13. The method of claim 12, further comprising:
fabricating a top driving electrode and a set of sensing and biasing circuits on the top wafer before bonding the top wafer to the nanopore array wafer.
14. The method of claim 12, further comprising:
fabricating a bottom driving electrode and a set of sensing and biasing circuits on the bottom wafer before bonding the bottom wafer to the nanopore array wafer.
15. The method of claim 12, further comprising:
directing a collimated monoenergetic ion beam at an array of submicro-diameter electrostatic lenses to define a plurality of nanometer features on the conductive layer on the silicon substrate of the nanopore array wafer,
wherein applying nanopantographic etch comprises applying a voltage on the layer of conductive material at which the plurality of nanometer features are defined such that the plurality of nanopores are formed at where the plurality of nanometer features are defined.
16. The method of claim 12, wherein a size of each of the plurality of nanopores is within a range of 1-nm to 200-nm.

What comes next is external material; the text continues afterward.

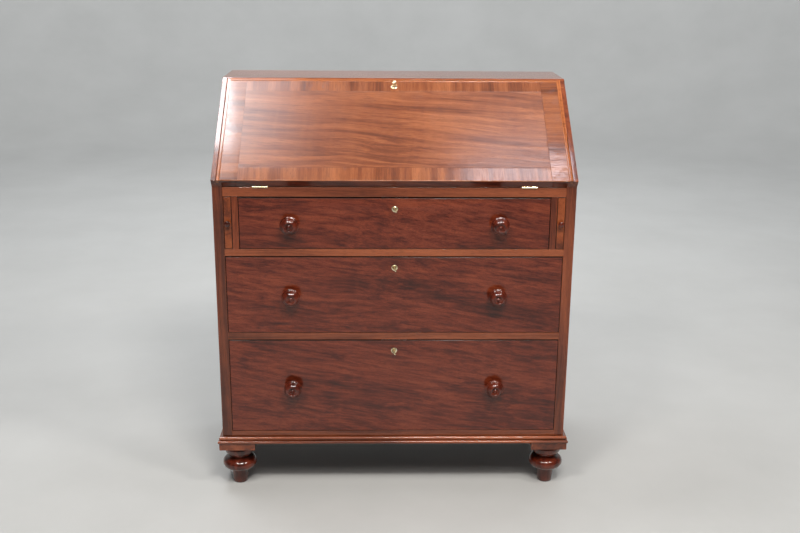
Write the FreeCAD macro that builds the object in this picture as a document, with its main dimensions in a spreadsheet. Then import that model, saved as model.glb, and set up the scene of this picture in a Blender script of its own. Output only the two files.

17. A computer-readable storage medium embodying instructions that, when executed by a processing device, will cause the processing device to perform a method, the method comprising:
receiving measurement data from a nanopore-based sequencing chip in a portable molecule analyzer, wherein the measurement data is related to a sample of molecules input to the portable molecule analyzer; and
analyzing the measurement data to identify the sample of molecules substantially in real-time.
18. The computer-readable storage medium of claim 17, wherein the method further comprising:
retrieving data of a plurality of molecules from a database stored within the portable molecule analyzer; and
comparing result of the analyzing with the data of the plurality of molecules to identify the sample of molecules.
19. The computer-readable storage medium of claim 18, wherein the method further comprises:
storing result of the analyzing in the database for future reference.
20. The computer-readable storage medium of claim 18, wherein the method further comprises:
periodically downloading information from a remote source to update the database.
21. The computer-readable storage medium of claim 19, wherein the method further comprises:
wirelessly transmitting result of the analyzing from the portable molecule analyzer to a remote computing system.
22. The computer-readable storage medium of claim 19, wherein the method further comprises:
generating a graphical user interface (GUI) to be displayed on a display device of the portable molecule analyzer; and
displaying result of the analyzing in the GUI.